Instruction: Below are several entries. Transcribe exactly those lines that fall from the one with "with Locations((dimple_x, dimple_y, body_top" through the one with "obj.matrix_world = world", end lines included.

Dataset records:
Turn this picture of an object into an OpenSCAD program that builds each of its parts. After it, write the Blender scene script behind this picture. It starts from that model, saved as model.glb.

...

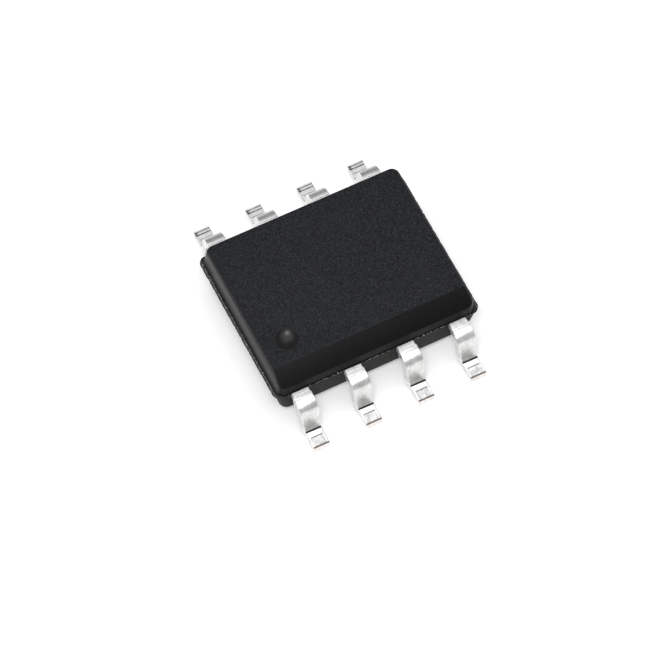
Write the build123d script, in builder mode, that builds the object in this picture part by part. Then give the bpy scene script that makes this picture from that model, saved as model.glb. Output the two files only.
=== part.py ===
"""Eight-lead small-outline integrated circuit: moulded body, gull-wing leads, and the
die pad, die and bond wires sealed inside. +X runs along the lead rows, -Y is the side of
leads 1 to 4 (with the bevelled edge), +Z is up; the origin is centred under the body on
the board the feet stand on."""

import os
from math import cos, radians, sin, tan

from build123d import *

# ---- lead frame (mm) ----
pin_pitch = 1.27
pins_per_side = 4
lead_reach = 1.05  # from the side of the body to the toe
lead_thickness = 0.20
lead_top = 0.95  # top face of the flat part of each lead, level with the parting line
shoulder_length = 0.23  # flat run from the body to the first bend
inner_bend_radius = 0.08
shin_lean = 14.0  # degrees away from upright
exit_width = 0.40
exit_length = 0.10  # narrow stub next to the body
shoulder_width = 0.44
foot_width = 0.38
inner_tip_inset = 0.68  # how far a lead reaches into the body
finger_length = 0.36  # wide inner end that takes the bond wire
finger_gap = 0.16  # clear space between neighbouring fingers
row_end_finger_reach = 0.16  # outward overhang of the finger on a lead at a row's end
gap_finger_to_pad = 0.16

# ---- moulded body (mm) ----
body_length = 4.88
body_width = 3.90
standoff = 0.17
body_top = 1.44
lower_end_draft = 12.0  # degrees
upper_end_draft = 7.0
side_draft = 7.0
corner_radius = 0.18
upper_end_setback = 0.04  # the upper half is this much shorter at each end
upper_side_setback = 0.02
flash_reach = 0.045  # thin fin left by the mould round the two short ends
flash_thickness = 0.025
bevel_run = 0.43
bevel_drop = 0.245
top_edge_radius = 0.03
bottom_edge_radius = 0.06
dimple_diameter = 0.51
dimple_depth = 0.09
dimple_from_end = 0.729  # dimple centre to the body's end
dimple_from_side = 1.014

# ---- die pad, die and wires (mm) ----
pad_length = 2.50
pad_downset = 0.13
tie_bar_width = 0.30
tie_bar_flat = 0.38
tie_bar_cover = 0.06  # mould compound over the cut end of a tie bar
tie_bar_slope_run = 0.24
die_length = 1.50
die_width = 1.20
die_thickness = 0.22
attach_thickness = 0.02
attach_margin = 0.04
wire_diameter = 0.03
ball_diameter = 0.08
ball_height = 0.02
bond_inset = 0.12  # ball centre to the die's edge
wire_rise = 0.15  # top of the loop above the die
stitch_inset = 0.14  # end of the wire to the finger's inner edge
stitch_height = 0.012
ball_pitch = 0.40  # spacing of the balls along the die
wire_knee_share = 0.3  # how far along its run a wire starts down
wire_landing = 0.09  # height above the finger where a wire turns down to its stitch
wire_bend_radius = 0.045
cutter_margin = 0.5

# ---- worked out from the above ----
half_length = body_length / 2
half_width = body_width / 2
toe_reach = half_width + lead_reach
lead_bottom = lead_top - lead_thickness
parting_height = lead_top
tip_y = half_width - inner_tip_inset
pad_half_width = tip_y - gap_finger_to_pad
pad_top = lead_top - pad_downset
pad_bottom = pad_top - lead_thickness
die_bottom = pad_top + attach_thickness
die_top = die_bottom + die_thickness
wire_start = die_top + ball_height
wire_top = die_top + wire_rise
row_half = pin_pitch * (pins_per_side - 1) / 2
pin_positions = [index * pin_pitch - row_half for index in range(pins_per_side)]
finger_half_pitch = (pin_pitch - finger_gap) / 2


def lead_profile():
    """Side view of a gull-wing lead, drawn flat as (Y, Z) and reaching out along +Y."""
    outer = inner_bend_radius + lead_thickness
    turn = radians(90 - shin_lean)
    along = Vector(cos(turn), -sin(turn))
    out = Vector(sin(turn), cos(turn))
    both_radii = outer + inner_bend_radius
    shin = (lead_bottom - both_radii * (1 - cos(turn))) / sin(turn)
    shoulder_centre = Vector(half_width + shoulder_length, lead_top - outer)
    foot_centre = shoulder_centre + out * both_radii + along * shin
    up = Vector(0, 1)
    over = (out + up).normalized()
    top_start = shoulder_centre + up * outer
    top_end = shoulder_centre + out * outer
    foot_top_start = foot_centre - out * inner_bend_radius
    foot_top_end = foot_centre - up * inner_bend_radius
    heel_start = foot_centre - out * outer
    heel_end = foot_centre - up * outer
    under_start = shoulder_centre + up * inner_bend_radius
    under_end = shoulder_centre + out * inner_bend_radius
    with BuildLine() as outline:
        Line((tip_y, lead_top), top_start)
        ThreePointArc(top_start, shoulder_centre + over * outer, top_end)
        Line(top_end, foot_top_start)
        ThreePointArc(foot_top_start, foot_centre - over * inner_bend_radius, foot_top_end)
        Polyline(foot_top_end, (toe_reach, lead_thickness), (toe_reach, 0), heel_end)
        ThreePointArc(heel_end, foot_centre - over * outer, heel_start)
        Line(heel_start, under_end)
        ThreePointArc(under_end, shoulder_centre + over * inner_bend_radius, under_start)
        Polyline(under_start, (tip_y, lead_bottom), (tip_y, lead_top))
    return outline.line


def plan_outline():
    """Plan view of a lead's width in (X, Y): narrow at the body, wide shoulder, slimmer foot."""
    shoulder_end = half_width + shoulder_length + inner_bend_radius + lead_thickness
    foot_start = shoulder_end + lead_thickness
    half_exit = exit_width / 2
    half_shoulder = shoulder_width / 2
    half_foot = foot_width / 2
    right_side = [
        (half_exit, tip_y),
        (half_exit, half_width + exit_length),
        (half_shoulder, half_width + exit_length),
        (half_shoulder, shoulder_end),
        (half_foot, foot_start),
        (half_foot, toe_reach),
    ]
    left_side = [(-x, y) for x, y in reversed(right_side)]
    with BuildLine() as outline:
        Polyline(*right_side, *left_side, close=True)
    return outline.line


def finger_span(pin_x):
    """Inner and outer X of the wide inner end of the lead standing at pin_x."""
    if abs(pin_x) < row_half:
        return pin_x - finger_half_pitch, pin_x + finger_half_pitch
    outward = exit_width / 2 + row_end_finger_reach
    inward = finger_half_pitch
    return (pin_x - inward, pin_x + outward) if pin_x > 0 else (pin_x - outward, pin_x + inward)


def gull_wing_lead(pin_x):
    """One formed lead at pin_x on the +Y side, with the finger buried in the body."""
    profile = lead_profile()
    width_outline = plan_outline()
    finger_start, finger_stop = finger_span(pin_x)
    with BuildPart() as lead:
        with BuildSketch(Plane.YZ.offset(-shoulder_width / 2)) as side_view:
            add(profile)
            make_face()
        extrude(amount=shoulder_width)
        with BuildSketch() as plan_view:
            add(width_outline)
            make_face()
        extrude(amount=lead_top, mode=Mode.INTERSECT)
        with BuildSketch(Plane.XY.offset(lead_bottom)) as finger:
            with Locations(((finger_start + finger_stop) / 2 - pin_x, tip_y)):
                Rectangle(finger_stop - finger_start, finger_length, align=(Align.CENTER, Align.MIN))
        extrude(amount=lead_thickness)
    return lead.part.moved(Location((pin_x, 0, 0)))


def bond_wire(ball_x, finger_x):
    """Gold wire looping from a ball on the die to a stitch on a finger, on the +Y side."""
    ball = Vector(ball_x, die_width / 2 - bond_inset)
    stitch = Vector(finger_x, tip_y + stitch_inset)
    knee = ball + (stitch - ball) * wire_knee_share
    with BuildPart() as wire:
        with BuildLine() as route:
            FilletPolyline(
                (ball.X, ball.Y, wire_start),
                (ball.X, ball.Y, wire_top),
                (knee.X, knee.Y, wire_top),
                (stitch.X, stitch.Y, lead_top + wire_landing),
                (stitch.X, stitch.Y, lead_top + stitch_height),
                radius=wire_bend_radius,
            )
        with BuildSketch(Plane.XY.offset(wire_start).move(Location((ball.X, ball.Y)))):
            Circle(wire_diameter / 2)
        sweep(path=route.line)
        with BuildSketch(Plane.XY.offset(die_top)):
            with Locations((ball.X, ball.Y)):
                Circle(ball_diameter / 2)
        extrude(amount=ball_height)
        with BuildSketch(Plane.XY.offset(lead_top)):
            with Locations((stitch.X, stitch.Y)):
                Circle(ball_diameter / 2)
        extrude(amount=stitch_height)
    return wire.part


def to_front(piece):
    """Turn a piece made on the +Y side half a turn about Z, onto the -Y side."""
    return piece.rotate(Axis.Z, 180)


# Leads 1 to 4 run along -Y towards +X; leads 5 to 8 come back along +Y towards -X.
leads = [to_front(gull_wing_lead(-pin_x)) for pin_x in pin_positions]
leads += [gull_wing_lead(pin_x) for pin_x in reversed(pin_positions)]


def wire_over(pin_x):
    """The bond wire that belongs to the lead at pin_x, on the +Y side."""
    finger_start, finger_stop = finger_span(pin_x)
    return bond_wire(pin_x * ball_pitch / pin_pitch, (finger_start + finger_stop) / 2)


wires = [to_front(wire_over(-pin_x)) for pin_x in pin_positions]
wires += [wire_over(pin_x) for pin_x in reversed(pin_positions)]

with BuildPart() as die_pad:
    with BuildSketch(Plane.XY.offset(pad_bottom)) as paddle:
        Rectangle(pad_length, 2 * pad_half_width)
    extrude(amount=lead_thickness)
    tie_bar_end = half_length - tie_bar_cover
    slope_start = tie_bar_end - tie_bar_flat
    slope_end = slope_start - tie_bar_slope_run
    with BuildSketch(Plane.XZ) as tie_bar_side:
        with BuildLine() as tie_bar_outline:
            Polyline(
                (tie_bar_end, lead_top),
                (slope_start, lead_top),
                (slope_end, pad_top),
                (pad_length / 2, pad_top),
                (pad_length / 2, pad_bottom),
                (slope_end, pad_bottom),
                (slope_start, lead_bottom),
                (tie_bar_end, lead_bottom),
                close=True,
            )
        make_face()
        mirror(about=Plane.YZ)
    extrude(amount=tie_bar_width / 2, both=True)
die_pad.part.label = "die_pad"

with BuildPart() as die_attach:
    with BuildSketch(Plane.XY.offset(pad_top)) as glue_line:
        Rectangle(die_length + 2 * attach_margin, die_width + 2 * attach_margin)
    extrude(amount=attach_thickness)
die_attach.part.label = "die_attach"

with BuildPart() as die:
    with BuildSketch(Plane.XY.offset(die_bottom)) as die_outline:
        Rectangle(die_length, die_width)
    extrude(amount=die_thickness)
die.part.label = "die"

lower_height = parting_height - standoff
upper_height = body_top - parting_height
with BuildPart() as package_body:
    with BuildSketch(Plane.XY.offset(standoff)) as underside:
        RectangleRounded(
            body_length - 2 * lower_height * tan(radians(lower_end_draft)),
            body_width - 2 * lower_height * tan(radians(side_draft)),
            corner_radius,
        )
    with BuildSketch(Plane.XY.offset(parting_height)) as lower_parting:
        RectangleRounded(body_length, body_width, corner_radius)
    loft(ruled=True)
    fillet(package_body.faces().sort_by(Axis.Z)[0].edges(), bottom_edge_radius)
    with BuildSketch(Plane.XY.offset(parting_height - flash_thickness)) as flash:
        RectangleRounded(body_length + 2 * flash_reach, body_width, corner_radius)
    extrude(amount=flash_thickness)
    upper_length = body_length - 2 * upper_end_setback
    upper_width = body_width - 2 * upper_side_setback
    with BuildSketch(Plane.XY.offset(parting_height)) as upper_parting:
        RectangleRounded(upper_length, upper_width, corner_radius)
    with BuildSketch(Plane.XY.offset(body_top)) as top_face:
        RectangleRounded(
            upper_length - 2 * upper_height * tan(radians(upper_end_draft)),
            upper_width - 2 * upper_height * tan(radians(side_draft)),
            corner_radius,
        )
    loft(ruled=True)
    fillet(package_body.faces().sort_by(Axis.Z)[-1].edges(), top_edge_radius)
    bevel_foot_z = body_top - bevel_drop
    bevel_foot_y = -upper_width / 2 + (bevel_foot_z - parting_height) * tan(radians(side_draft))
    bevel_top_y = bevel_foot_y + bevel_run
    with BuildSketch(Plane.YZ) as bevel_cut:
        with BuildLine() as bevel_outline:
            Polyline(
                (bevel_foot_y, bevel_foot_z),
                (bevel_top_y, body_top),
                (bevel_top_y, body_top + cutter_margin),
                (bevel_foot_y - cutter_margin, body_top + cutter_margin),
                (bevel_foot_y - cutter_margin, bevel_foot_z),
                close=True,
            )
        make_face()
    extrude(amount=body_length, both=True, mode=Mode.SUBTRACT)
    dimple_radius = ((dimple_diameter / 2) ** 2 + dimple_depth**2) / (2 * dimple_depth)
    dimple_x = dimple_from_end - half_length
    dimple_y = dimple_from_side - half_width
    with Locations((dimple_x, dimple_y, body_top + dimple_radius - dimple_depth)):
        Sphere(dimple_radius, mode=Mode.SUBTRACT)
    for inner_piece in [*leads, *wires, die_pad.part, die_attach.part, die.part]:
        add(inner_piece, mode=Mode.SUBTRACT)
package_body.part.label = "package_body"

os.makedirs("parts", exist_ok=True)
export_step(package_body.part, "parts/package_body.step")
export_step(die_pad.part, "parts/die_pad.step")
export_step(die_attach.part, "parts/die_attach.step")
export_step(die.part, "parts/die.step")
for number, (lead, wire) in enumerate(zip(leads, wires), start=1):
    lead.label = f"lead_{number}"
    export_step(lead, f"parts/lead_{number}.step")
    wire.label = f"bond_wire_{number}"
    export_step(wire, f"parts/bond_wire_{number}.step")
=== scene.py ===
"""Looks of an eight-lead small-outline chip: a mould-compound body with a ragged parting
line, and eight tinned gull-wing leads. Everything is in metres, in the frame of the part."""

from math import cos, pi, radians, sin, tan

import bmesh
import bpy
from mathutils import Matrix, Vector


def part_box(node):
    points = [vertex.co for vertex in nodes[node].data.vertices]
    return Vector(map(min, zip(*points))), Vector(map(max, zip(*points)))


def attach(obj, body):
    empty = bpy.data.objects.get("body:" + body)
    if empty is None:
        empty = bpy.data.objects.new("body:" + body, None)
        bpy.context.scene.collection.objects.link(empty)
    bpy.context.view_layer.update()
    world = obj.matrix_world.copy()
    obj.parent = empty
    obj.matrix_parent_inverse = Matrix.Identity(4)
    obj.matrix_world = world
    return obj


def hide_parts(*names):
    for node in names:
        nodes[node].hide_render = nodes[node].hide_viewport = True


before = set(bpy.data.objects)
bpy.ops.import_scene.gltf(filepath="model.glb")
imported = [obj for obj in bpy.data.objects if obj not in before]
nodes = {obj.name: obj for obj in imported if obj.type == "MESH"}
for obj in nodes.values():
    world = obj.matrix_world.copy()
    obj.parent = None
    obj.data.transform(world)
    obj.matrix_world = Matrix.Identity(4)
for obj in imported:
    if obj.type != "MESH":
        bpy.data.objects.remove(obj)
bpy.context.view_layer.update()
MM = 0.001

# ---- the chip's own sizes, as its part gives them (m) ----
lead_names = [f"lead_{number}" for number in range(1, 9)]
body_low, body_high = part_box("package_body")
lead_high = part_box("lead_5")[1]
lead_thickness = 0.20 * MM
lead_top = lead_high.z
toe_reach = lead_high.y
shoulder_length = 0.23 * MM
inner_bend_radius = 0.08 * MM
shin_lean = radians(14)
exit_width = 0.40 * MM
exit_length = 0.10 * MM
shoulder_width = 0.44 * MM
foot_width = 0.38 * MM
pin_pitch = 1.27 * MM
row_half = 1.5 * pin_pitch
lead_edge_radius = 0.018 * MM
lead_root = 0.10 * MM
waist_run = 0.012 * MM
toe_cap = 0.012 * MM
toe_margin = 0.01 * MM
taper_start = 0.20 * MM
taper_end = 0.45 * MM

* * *

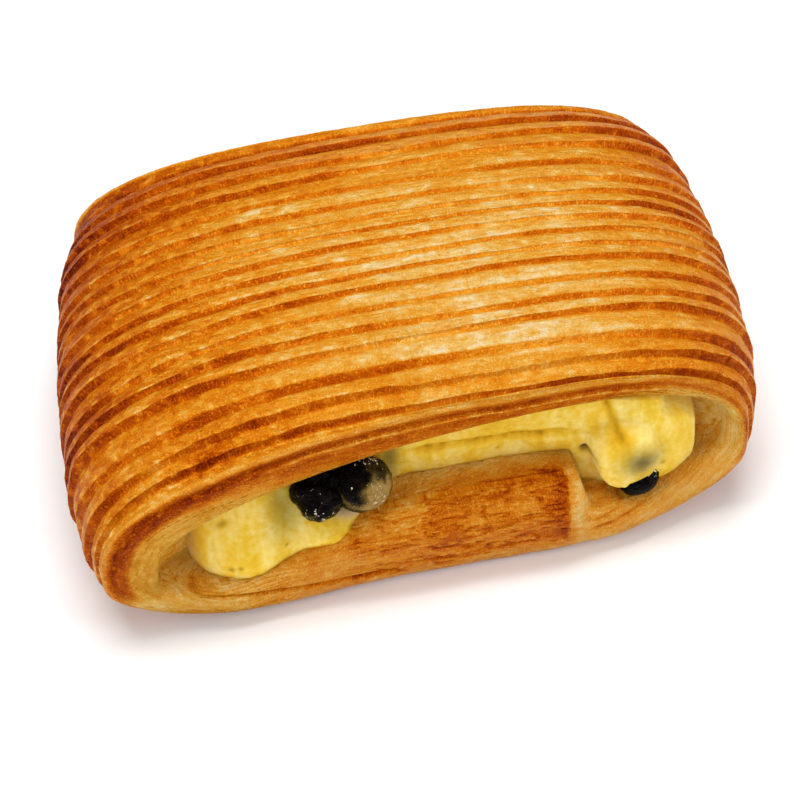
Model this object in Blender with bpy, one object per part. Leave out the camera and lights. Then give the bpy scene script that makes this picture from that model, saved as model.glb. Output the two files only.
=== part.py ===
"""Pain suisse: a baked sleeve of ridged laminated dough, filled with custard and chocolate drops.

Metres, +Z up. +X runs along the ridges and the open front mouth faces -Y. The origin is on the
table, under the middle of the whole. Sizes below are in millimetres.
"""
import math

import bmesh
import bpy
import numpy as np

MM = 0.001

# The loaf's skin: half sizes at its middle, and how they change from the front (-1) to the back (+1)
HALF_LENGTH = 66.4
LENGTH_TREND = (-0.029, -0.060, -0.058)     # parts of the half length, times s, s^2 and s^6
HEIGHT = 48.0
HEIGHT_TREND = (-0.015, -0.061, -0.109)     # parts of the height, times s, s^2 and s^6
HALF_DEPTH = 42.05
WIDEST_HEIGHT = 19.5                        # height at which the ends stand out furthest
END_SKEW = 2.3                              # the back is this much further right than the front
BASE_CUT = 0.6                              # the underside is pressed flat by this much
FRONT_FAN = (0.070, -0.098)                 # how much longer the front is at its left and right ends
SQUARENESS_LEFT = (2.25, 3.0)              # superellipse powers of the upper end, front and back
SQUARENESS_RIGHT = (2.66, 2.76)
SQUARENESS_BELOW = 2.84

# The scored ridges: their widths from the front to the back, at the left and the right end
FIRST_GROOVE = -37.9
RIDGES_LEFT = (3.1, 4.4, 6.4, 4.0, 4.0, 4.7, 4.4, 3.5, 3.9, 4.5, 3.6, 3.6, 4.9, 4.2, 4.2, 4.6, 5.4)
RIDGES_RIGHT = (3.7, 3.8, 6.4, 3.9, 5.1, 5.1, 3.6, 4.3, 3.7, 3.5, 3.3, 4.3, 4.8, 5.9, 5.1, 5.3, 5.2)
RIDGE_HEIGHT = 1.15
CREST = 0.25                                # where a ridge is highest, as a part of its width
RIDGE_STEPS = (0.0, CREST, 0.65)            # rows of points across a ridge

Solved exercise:
    with Locations((dimple_x, dimple_y, body_top + dimple_radius - dimple_depth)):
        Sphere(dimple_radius, mode=Mode.SUBTRACT)
    for inner_piece in [*leads, *wires, die_pad.part, die_attach.part, die.part]:
        add(inner_piece, mode=Mode.SUBTRACT)
package_body.part.label = "package_body"

os.makedirs("parts", exist_ok=True)
export_step(package_body.part, "parts/package_body.step")
export_step(die_pad.part, "parts/die_pad.step")
export_step(die_attach.part, "parts/die_attach.step")
export_step(die.part, "parts/die.step")
for number, (lead, wire) in enumerate(zip(leads, wires), start=1):
    lead.label = f"lead_{number}"
    export_step(lead, f"parts/lead_{number}.step")
    wire.label = f"bond_wire_{number}"
    export_step(wire, f"parts/bond_wire_{number}.step")
=== scene.py ===
"""Looks of an eight-lead small-outline chip: a mould-compound body with a ragged parting
line, and eight tinned gull-wing leads. Everything is in metres, in the frame of the part."""

from math import cos, pi, radians, sin, tan

import bmesh
import bpy
from mathutils import Matrix, Vector


def part_box(node):
    points = [vertex.co for vertex in nodes[node].data.vertices]
    return Vector(map(min, zip(*points))), Vector(map(max, zip(*points)))


def attach(obj, body):
    empty = bpy.data.objects.get("body:" + body)
    if empty is None:
        empty = bpy.data.objects.new("body:" + body, None)
        bpy.context.scene.collection.objects.link(empty)
    bpy.context.view_layer.update()
    world = obj.matrix_world.copy()
    obj.parent = empty
    obj.matrix_parent_inverse = Matrix.Identity(4)
    obj.matrix_world = world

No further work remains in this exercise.